--- Start EXERCISE INPUT ---

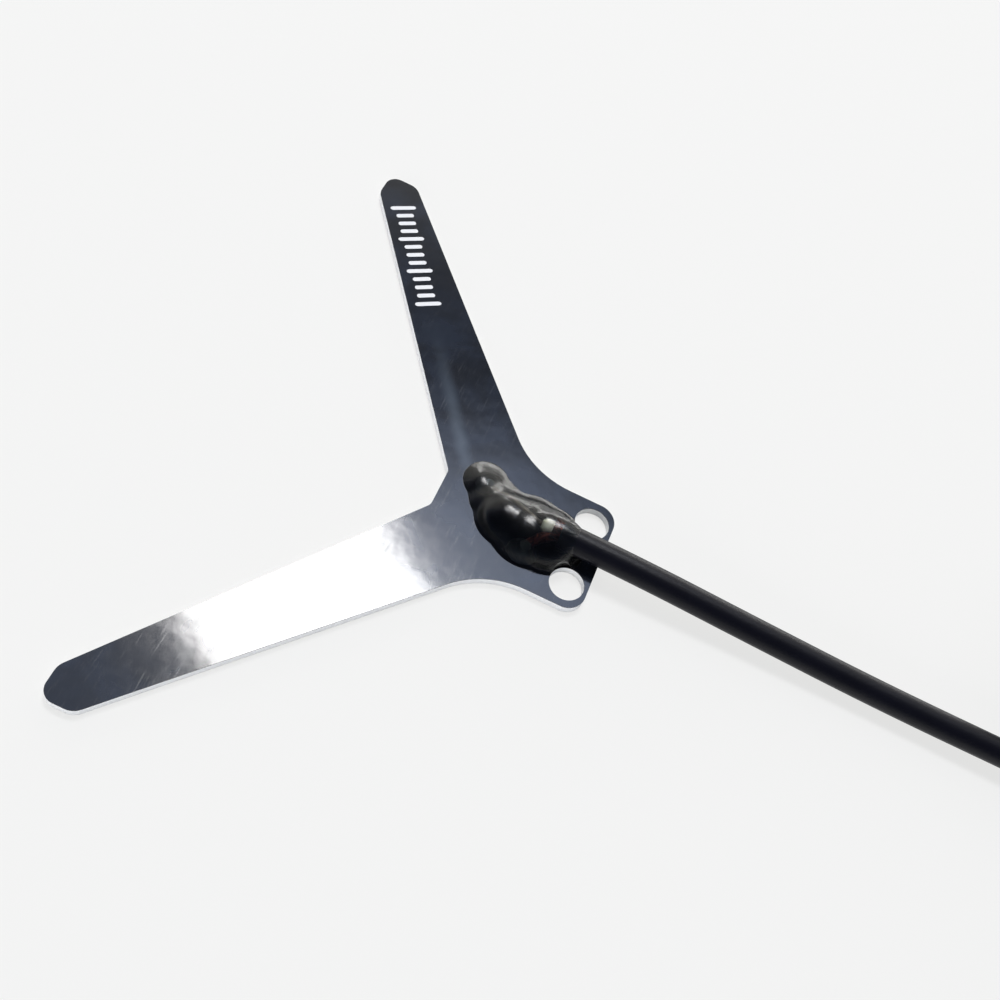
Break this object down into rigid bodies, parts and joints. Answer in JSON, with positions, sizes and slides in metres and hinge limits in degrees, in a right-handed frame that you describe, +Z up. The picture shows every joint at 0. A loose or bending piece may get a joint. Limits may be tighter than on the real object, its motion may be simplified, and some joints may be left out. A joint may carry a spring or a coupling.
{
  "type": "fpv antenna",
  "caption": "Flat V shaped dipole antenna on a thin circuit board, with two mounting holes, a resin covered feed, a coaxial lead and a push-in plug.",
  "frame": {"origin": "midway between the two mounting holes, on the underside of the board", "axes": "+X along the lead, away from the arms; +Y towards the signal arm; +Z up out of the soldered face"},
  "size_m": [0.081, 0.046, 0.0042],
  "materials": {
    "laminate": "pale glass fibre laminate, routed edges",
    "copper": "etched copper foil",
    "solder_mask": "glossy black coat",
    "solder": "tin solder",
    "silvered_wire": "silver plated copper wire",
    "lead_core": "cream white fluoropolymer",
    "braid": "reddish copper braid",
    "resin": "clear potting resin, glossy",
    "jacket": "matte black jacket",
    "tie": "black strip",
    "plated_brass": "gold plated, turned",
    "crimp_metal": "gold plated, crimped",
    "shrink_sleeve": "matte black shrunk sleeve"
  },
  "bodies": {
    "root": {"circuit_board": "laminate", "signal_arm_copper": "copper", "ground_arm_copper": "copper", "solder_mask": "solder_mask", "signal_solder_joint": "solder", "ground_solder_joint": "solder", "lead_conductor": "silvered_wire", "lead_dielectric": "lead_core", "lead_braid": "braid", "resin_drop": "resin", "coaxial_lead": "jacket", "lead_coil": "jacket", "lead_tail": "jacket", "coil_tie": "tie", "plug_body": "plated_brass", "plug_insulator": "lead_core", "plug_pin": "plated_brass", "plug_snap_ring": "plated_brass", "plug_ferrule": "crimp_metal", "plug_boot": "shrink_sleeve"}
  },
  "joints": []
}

--- End EXERCISE INPUT ---
--- Start EXERCISE INPUT ---

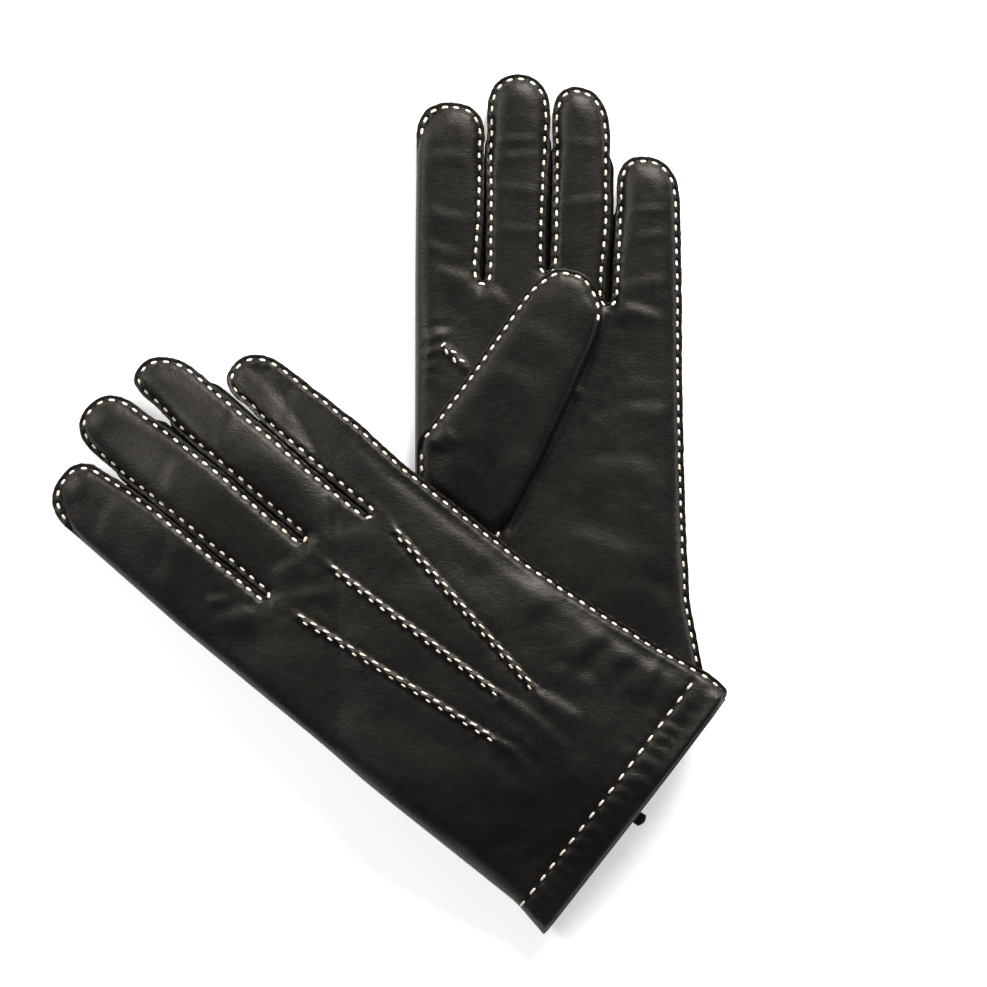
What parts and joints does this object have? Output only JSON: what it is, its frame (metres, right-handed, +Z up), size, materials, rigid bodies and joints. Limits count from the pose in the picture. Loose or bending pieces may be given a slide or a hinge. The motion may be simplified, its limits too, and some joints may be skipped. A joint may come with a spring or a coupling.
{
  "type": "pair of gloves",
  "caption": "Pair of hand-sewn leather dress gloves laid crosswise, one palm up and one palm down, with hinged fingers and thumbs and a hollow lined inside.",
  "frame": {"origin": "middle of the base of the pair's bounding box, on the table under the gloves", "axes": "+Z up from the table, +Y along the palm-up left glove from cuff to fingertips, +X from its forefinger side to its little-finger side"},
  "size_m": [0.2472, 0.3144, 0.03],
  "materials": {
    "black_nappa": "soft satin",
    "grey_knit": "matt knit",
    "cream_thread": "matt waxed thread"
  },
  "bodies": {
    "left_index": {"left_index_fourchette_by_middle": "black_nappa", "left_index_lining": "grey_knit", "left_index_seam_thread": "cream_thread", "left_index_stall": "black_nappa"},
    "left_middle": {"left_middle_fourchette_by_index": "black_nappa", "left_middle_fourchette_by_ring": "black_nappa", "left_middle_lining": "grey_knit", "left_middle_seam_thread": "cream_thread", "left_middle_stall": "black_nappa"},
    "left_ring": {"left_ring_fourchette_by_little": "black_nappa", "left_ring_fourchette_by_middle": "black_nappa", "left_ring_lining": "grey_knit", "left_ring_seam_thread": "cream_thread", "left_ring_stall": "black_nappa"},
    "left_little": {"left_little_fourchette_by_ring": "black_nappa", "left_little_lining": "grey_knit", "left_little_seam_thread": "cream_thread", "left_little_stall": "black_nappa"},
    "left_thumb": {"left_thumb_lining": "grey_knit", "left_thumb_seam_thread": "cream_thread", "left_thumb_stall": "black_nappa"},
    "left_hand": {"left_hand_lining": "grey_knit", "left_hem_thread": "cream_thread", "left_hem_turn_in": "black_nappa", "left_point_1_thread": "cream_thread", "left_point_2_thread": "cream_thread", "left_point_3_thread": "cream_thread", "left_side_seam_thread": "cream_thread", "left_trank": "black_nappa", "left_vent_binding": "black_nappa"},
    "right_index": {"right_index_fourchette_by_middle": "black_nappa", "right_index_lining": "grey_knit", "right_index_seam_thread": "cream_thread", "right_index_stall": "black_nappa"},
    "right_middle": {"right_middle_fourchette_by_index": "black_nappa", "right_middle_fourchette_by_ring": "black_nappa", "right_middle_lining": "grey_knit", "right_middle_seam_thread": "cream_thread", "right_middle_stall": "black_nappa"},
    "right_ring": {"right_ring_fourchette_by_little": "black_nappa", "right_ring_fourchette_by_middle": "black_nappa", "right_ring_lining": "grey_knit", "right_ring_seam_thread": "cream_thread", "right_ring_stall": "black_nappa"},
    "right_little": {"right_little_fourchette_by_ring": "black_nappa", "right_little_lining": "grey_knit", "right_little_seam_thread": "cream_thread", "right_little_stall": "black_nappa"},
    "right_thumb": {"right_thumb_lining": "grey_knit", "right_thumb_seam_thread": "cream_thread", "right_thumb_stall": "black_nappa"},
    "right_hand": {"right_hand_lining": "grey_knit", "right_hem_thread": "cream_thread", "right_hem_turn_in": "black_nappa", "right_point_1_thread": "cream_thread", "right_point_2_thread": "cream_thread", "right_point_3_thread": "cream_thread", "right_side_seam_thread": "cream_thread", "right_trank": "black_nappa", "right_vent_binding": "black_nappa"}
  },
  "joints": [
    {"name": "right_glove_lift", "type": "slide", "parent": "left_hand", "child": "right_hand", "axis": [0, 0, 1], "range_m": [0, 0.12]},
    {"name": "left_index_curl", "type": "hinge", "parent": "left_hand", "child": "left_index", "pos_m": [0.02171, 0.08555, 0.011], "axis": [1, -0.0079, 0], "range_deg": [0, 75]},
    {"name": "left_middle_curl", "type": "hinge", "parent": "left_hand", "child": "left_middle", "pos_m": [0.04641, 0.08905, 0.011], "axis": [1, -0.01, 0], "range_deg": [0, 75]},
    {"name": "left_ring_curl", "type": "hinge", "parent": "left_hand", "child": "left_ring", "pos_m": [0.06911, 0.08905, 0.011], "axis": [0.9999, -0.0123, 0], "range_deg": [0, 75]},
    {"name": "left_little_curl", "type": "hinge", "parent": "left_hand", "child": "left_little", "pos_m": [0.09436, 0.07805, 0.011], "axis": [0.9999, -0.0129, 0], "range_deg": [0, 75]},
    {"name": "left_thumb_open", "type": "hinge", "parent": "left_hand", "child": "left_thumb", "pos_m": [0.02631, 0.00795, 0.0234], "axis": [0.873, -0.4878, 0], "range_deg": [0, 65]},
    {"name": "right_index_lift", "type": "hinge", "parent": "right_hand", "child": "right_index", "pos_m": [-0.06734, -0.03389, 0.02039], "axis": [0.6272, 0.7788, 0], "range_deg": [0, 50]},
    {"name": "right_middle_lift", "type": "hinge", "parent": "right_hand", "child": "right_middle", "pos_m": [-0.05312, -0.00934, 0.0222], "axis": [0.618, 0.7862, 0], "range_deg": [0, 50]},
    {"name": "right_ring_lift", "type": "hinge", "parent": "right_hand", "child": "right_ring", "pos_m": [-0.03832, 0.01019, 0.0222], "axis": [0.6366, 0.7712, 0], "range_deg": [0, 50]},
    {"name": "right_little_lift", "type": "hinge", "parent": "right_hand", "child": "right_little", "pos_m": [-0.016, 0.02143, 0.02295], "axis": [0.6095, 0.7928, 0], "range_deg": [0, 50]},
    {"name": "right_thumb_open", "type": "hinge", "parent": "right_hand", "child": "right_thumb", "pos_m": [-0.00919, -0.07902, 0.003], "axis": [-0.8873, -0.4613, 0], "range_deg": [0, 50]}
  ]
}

--- End EXERCISE INPUT ---

Go through the material line by line. Show each line that contains the string "bending".

Break this object down into rigid bodies, parts and joints. Answer in JSON, with positions, sizes and slides in metres and hinge limits in degrees, in a right-handed frame that you describe, +Z up. The picture shows every joint at 0. A loose or bending piece may get a joint. Limits may be tighter than on the real object, its motion may be simplified, and some joints may be left out. A joint may carry a spring or a coupling.
What parts and joints does this object have? Output only JSON: what it is, its frame (metres, right-handed, +Z up), size, materials, rigid bodies and joints. Limits count from the pose in the picture. Loose or bending pieces may be given a slide or a hinge. The motion may be simplified, its limits too, and some joints may be skipped. A joint may come with a spring or a coupling.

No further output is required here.